My Lords, it is clear that there is a lot of unease—I choose a mild term—around the House about the threshold for granting criminal conduct authorisations, although there seems to be general acceptance of the ground of national security. My noble friend Lord Paddick will speak about the threshold for disorder, and I will say a word about crime. Economic well-being and other matters that have just been referred to are in separate groups, so I will not anticipate those debates.
To prevent or detect crime without qualification seems to us to be, bluntly, wrong. I appreciate the requirement for proportionality, but the more certainty about what level of crime justifies going to the next stage of assessing whether a grant can be made, the better, and on the face of the legislation. I am sure the Minister will say is not intended that a trivial crime should prompt such an authorisation, but the legislation must make clear the threshold for granting so serious an authorisation.
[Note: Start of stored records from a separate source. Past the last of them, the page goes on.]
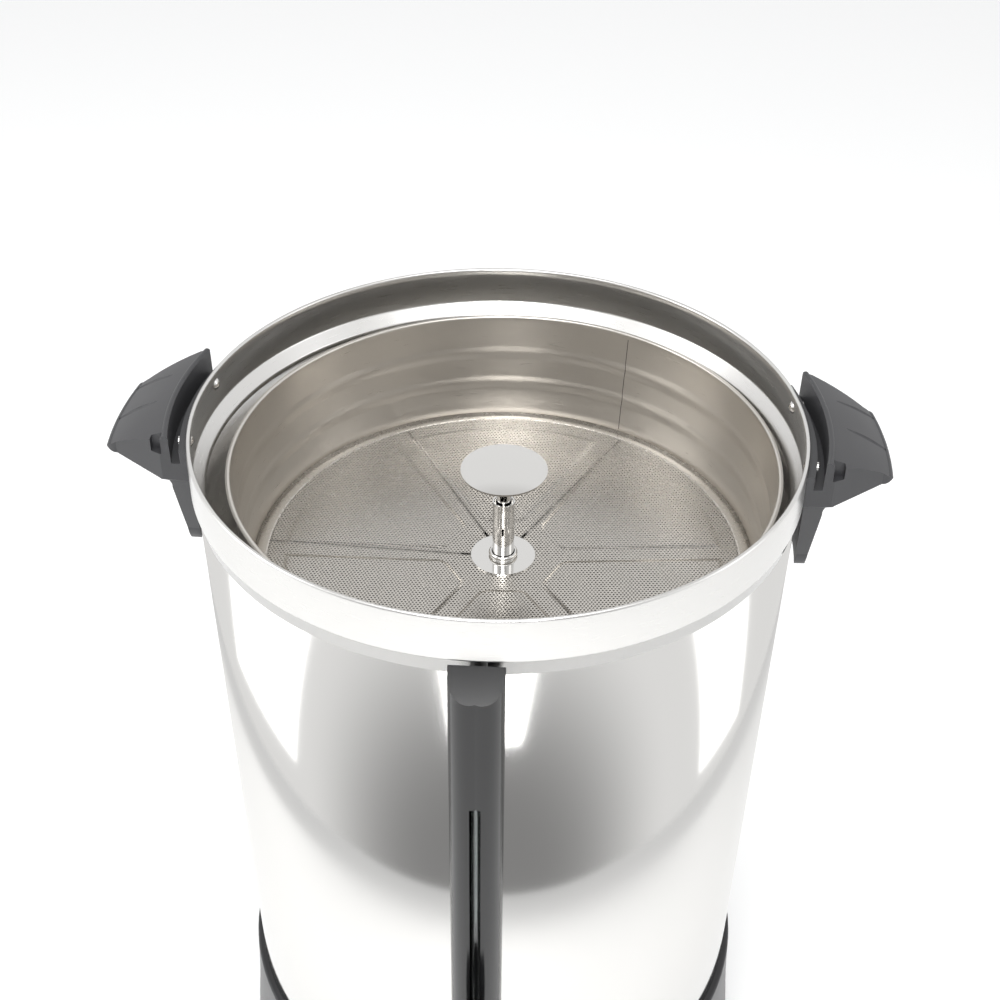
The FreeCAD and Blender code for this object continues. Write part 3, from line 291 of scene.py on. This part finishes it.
def ring_brushed_steel(name, colour, middle_x, low, high):
    """Spun stainless: lines round its axis stretch each highlight across them."""
    material, tree, shader = new_material(name)
    # Lines about 0.4 mm apart, coarser than real ones so that they show.
    lines, normal = grain_bump(tree, ring_place(tree, middle_x, 2.5, 800.0), 0.12, 0.4 * MM, 3.0)
    tree.links.new(normal, shader.inputs["Normal"])
    rough = add(tree, "ShaderNodeMapRange", Value=lines, To_Min=low, To_Max=high)
    tree.links.new(rough.outputs[0], shader.inputs["Roughness"])
    shader.inputs["Metallic"].default_value = 1.0
    shader.inputs["Base Color"].default_value = linear(colour)
    return material


def plain_steel(name, colour, roughness, grain=0.03):
    """Sheet or turned metal, whose faint uneven grain softens the edge of a highlight."""
    material, tree, shader = new_material(name)
    # Patches of grain about 4 mm wide.
    lines, normal = grain_bump(tree, object_place(tree), grain, 0.3 * MM, 260.0)
    tree.links.new(normal, shader.inputs["Normal"])
    rough = add(tree, "ShaderNodeMapRange", Value=lines, To_Min=roughness * 0.8, To_Max=roughness * 1.25)
    tree.links.new(rough.outputs[0], shader.inputs["Roughness"])
    shader.inputs["Metallic"].default_value = 1.0
    shader.inputs["Base Color"].default_value = linear(colour)
    return material


def moulded_plastic(name, colour, roughness, grain):
    """Injection-moulded plastic, whose eroded grain dulls it a little and unevenly."""
    material, tree, shader = new_material(name)
    # Speckle of 0.7 mm, coarser than a real mould's so that it shows, and a gloss that drifts over 3 cm.
    normal = grain_bump(tree, object_place(tree), grain, 0.2 * MM, 1500.0, 2.0)[1]
    tree.links.new(normal, shader.inputs["Normal"])
    cloud = add(tree, "ShaderNodeTexNoise", Vector=object_place(tree), Scale=35.0, Detail=2.0)
    rough = add(tree, "ShaderNodeMapRange", Value=cloud,
                To_Min=roughness * 0.9, To_Max=roughness * 1.12)
    tree.links.new(rough.outputs[0], shader.inputs["Roughness"])
    shader.inputs["Base Color"].default_value = linear(colour)
    return material


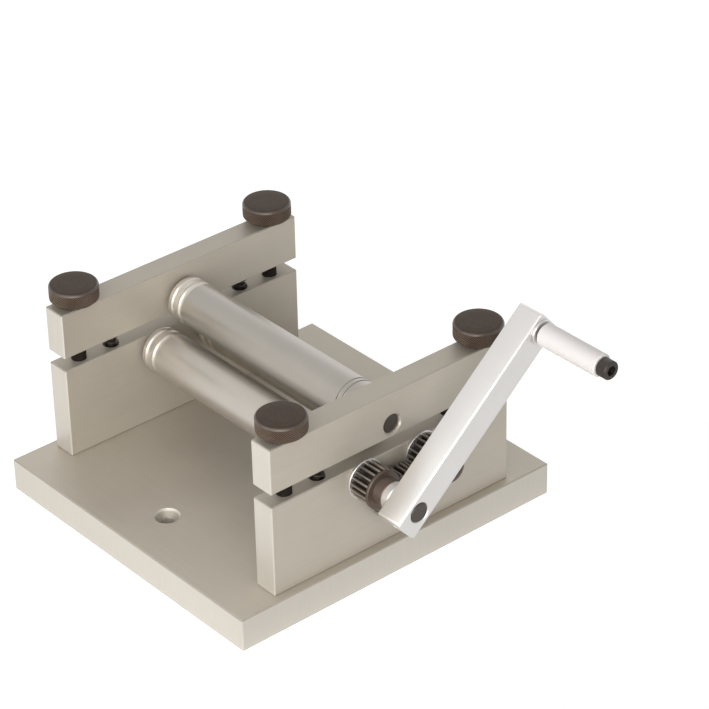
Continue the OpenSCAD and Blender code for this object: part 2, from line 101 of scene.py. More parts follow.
# Points of a lift spring's coil to a turn, and sides of its wire
COIL_POINTS = 28
WIRE_SIDES = 12

# The rolls' left faces, a gap away from the side plate, and the stretch from there on that carries
# a painted highlight
ROLL_GAP = 2.4 * MM
ROLL_FACE_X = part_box("left_side_plate")[1].x + ROLL_GAP
END_HIGHLIGHT_L = 11.2 * MM
# Radius at which a roll's shaft ends and its body starts
SHAFT_R = 5.3 * MM

# The gears' module, and the teeth of each pinion and of the idler
GEAR_MODULE = 1.0 * MM
PINION_TEETH = 18
IDLER_TEETH = 28
# Ribs round the handle screw's head
HEAD_RIBS = 48

# Radii between which a bench bolt's countersink is spared the painted shade, so its rim stays
# bright as a painted highlight
HIGHLIGHT_RIM_INNER_R = 5.7 * MM
HIGHLIGHT_RIM_OUTER_R = 6.9 * MM

# Easing merges faces that meet at less than the first angle, and rounds edges over the second
MERGED_ANGLE = math.radians(0.5)
EASED_ANGLE = math.radians(25.0)
EASED_STEPS = 2

# Where the bench ends beside the base, so that the crank can swing past it
BENCH_EDGE_X = 0.1
# Strength of the world as light. The camera and glossy surfaces see it at 1
WORLD_LIGHT = 0.38
# Pale warm light of the front and right lamps
LAMP_TINT = (1.0, 0.99, 0.97)


class SlipRollSizes(bpy.types.PropertyGroup):
    """Sizes of the detail that the dressing adds"""

    knob_d: bpy.props.FloatProperty(
        name="Knob diameter",
        description="Diameter over the knurl of a thumbscrew's knob",
        default=SCREW_HIGH.x - SCREW_LOW.x,
        subtype="DISTANCE",
        unit="LENGTH",
    )
    knob_h: bpy.props.FloatProperty(
        name="Knob height",
        description="Height of the knurled part of a knob",
        default=8.7 * MM,
        unit="LENGTH",
    )
    knob_edge: bpy.props.FloatProperty(
        name="Knob chamfer",
        description="Width of the chamfer at the bottom of a knob",
        default=1.0 * MM,
        unit="LENGTH",
    )
    knob_brow: bpy.props.FloatProperty(
        name="Knob brow",
        description="Width of the rounded edge round a knob's flat top",
        default=1.5 * MM,
        unit="LENGTH",
    )
    neck_d: bpy.props.FloatProperty(
        name="Neck diameter",
        description="Diameter of the plain neck under a knob",
        default=15.5 * MM,
        unit="LENGTH",
    )
    neck_h: bpy.props.FloatProperty(
        name="Neck height",
        description="Height of the plain neck under a knob",
        default=2.5 * MM,
        unit="LENGTH",
    )
    shank_d: bpy.props.FloatProperty(
        name="Shank diameter",
        description="Diameter over the thread of a thumbscrew's shank",
        default=7.9 * MM,
        unit="LENGTH",
    )
    thread_pitch: bpy.props.FloatProperty(
        name="Thread pitch",
        description="Pitch of the thumbscrews' thread",
        default=25.4 / 18 * MM,
        unit="LENGTH",
    )
    thread_depth: bpy.props.FloatProperty(
        name="Thread depth",
        description="Depth of the thumbscrews' thread",
        default=0.7 * MM,
        unit="LENGTH",
    )
    knurl_count: bpy.props.IntProperty(
        name="Knurl count",
        description="Diamonds of the knurl round a knob",
        default=64,
        min=24,
        max=120,
    )
    knurl_depth: bpy.props.FloatProperty(
        name="Knurl depth",
        description="Depth of the knurl's grooves",
        default=0.42 * MM,
        unit="LENGTH",
    )
    wire_d: bpy.props.FloatProperty(
        name="Spring wire",
        description="Diameter of the lift springs' wire",
        default=1.0 * MM,
        unit="LENGTH",
    )
    spring_turns: bpy.props.FloatProperty(
        name="Spring turns",
        description="Turns of a lift spring, its two closed end turns included",
        default=7.0,
        min=4.0,
        max=9.0,
    )
    gear_edge: bpy.props.FloatProperty(
        name="Gear edge",
        description="How far the gears' sharp edges are eased",
        default=0.12 * MM,
        unit="LENGTH",
    )
    crank_edge: bpy.props.FloatProperty(
        name="Crank edge",
        description="How far the edges of the crank arm's chamfers are rounded",
        default=0.36 * MM,
        unit="LENGTH",
    )


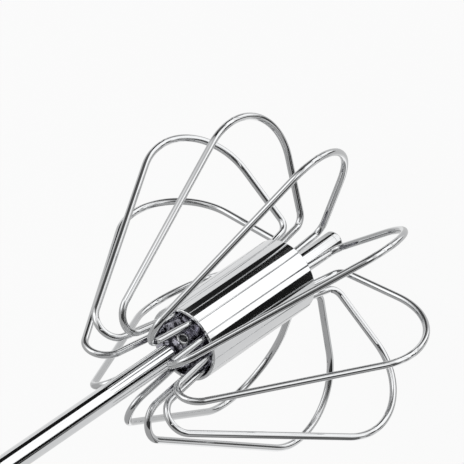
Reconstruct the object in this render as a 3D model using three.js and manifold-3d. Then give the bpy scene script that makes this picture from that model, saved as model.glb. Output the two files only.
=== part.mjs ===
// Push-down rotary egg beater. Pressing the handle drives a twisted strip through a nut on the shaft,
// which spins a head of ten bent wire loops, and a spring lifts the handle again.
// Millimetres, +Z up with the handle on top. The origin is the centre of the flat foot at the shaft's tip.

import * as THREE from "three";
import { mergeVertices } from "three/addons/utils/BufferGeometryUtils.js";
import Module from "manifold-3d";

// ---- Driving dimensions ----

const GAP = 0.3; // between pieces that touch or slide on each other
const CHAMFER = 0.4; // on the edges of turned pieces

// shaft
const SHAFT_RADIUS = 2.5;
const SHAFT_BORE_RADIUS = 2.05;
const SHAFT_TOP = 182.3;
const FOOT_RADIUS = 1.7;
const TIP_HEIGHT = 1.7;
const TIP_SPIGOT_LENGTH = 7.3;

// sleeve that holds the wires round the shaft
const SLEEVE_RADIUS = 8.75;
const SLEEVE_WALL = 0.8;
const SLEEVE_BOTTOM = 18.3;
const SLEEVE_TOP = 53.4;
const SLEEVE_CHAMFER = 0.15;

// wire loops: corners of a rounded triangle, as distance from the axis and height
const WIRE_COUNT = 10;
const WIRE_RADIUS = 0.8;
const WIRE_LEG_RADIUS = SLEEVE_RADIUS - SLEEVE_WALL - GAP - WIRE_RADIUS;
const WIRE_END_GAP = 2;
const NEAR_CORNER = { out: 10.5, height: 77, bend: 4.4 };
const APEX_CORNER = { out: 50.6, height: 8, bend: 14.9 };
const FAR_CORNER = { out: 8.6, height: 8.8, bend: 3 };
const RIM_BEND = 10;
// how far each hand-bent loop leans round from its own slot, in degrees
const APEX_LEAN = [0, -1.5, -2, -4.5, -6, 0, -6, -4, -1.5, 0];
// how far each loop's near bend lies below its place, along its long side
const NEAR_DROP = [0, 0, 0, 0.5, -1, 4, -1.5, -1.5, 0, 0];

// slotted cores inside the sleeve; the upper one has a boss that stands out round the shaft
const CORE_RADIUS = SLEEVE_RADIUS - SLEEVE_WALL - GAP;
const CORE_HEIGHT = 7.5;
const UPPER_CORE_BOTTOM = 44.4;
const LOWER_CORE_BOTTOM = 19.5;
const BOSS_RADIUS = 4;
const BOSS_TOP = 57.6;
// rolled pins through the shaft, with their angle round it in degrees; the lower one lies between two wires
const BOSS_PIN = { radius: 1.5, bore: 0.85, halfLength: BOSS_RADIUS + 0.2, height: 55.5, angle: -10 };
const LOWER_PIN = {
  radius: 1.1,
  bore: 0.55,
  halfLength: CORE_RADIUS - GAP,
  height: 23.3,
  angle: -180 / WIRE_COUNT,
};

// handle
const HANDLE_RADIUS = 10;
const HANDLE_WALL = 0.8;
const HANDLE_BOTTOM = 168.6;
const HANDLE_TOP = 283;
const COLLAR_BOTTOM = 165;
const COLLAR_TOP = 179.8;
const COLLAR_RADIUS = 11;
const COLLAR_BEND = 2.5; // of its rounded lower edge
const BUSH_NOSE_RADIUS = 5.3;
const BUSH_BORE_RADIUS = 2.85;
const BUSH_BOTTOM = 165.6;
const BUSH_TOP = 178.3;
const CAP_SPIGOT_BOTTOM = 268;
const CAP_TOP = 292;
const CAP_RADIUS = 10.6;
const CAP_BEND = 3.4; // of its rounded upper edge
const LOOP_TOP = 304.8;
const LOOP_LEG_BOTTOM = 285.4;
const LOOP_HALF_WIDTH = 5.5;
const LOOP_WIRE_RADIUS = 1;

// drive
const STRIP_WIDTH = 3.4;
const STRIP_THICKNESS = 0.9;
const STRIP_BOTTOM = 172;
const STRIP_TWIST_TOP = 262;
const STRIP_TOP = 281;
const STRIP_LEAD = 32; // height of one full turn, right-handed
const STRIP_PIN_RADIUS = 0.75;
const STRIP_PIN_HEIGHT = 275;
const NUT_RADIUS = 4.6;
const NUT_TOP = 190;
const NUT_SOCKET_DEPTH = 4;
const WASHER_RADIUS = 5.8;
const WASHER_THICKNESS = 1.2;
const SPRING_RADIUS = 5.6;
const SPRING_WIRE_RADIUS = 0.5;
const SPRING_TURNS = 12;

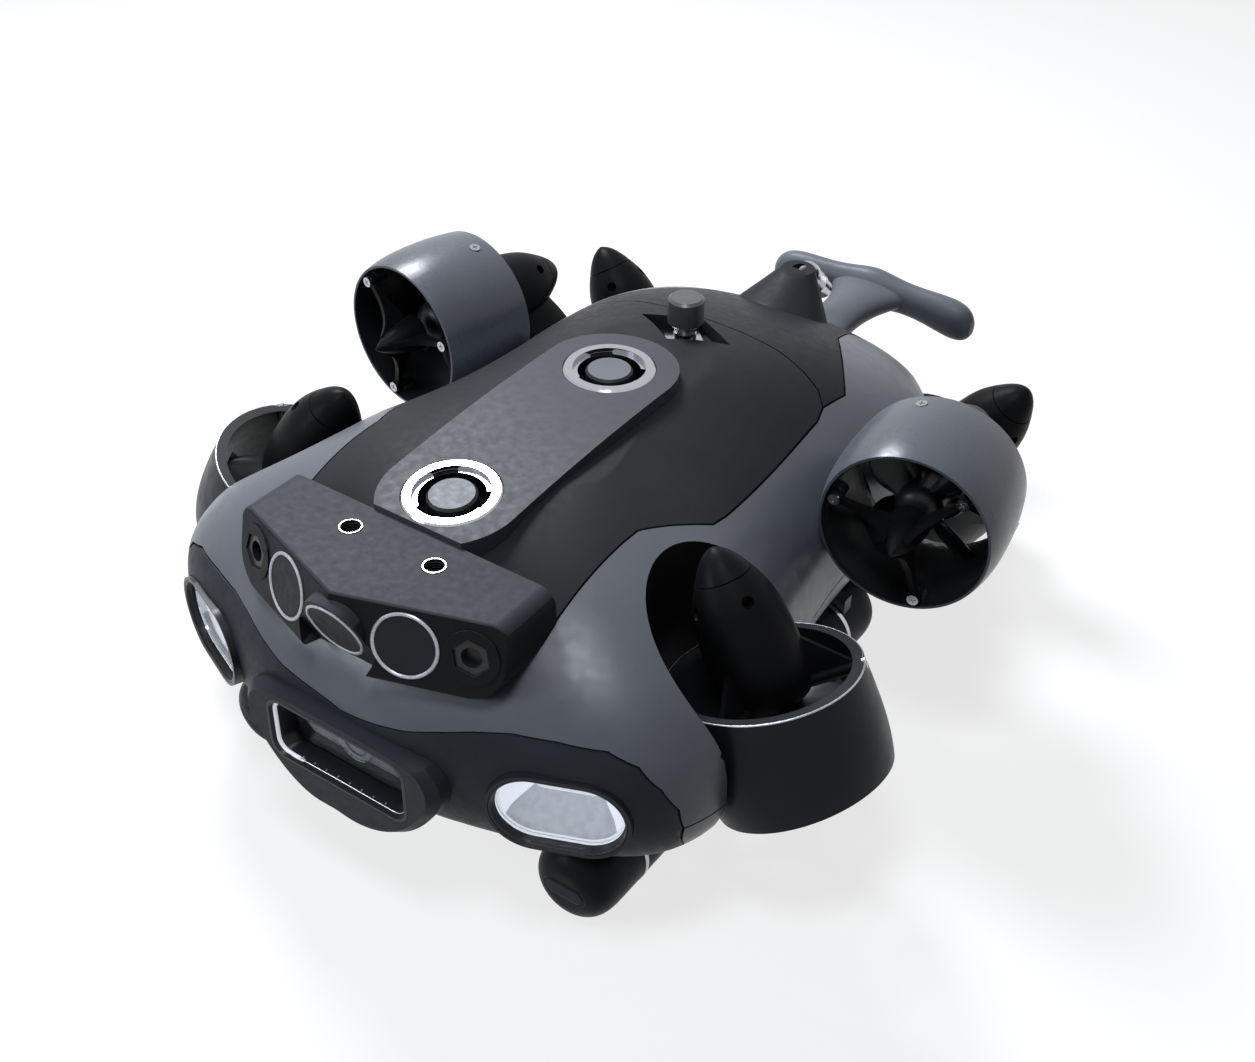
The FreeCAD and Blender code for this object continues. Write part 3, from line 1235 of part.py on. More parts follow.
for thing in doc.Objects:
    if "Invalid" in thing.State or "Error" in thing.State:
        raise RuntimeError(f"{thing.Label} did not compute: {thing.State}")
for thing in published:
    if thing.Shape.isNull() or not thing.Shape.isValid():
        raise RuntimeError(f"{thing.Label} has no valid shape")

os.makedirs("parts", exist_ok=True)
for thing in published:
    thing.Shape.exportStep(os.path.join("parts", thing.Label + ".step"))
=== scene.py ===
"""Looks of the underwater inspection vehicle.

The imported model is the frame. Every moulded or machined piece gets a smooth finished copy of its
solid, and the small details that the solids leave out are modelled here.
"""

from __future__ import annotations

import json
import logging
import math
from dataclasses import dataclass, field
from enum import Enum
from typing import Callable

import bmesh
import bpy
from mathutils import Matrix, Vector
from mathutils.bvhtree import BVHTree

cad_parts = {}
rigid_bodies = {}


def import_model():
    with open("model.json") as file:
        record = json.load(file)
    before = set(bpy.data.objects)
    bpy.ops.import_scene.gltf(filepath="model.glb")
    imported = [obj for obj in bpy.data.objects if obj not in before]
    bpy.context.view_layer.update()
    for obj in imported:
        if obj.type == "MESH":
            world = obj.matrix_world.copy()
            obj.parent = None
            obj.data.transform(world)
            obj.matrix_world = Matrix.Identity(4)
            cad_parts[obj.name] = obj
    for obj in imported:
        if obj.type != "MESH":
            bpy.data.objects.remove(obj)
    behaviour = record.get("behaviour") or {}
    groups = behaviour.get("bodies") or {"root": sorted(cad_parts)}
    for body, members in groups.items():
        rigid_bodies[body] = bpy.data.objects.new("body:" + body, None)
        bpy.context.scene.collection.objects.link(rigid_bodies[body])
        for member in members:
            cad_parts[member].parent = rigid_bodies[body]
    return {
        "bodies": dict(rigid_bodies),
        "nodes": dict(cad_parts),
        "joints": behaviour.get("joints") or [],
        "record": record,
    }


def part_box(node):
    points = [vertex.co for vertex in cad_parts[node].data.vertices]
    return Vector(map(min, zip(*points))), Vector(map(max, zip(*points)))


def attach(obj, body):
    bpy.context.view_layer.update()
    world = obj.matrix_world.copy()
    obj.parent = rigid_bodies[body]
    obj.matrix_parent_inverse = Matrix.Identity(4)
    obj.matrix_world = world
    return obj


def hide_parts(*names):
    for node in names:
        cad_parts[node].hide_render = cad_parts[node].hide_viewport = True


LOG = logging.getLogger("vehicle")
MM = 0.001
HULL_BODY = "hull"
UP = Vector((0, 0, 1))
NOISE_MIDDLE = (0.3, 0.7)
EDGE_POINTINESS = (0.53, 0.62)
BRUSH_STRETCH = 40.0
ROUGH_PATCH_GRAINS = 6
BUMP_STRENGTH = 0.6
WELD_GAP = 1e-6
SLIVER = 1e-7
ROW_SHARP = 40
PAD_SHARP = 50


# --- finishes -------------------------------------------------------------------------------

class Grain(Enum):
    """Small-scale surface pattern of a finish."""

    SMOOTH = "smooth"
    SPARK = "spark"
    ORANGE_PEEL = "orange peel"
    BRUSHED = "brushed"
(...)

“crime triable only on indictment,” which is certainly one way of going about this. It strikes me that there might be too wide a mesh in that net. We have proposed a definition of serious crime taken from the Regulation of Investigatory Powers Act, as authorising intrusive surveillance. Amendment 31 sets out the definition. I note that the noble Lord, Lord Hendy, has said to the noble Baroness that he is attracted to this, and I welcome that support.
The relevant section in RIPA is Section 81, which is reproduced, although I apologise to the House, because in Amendment 31, which sets out the tests, I should have had an “or” in between paragraphs (a) and (b) in proposed new subsection (5B). However, they are alternatives. I do not suggest that both have to be satisfied, although I suspect that in practice it is likely they would be. RIPA recognises that intrusive surveillance is a particularly serious form of surveillance, and I do not think it could be denied that criminal conduct is serious. We think this is an appropriate definition which, in the past, has clearly satisfied not only Parliament but the Home Office—I believe an amendment on that was accepted by it—and the Constitution Committee has been concerned about this as well. I hope we will find a way to define the level of crime, whether it is this amendment or not—although we think it is a good way to go about it. I will leave it to my noble friend Lord Paddick to talk about disorder.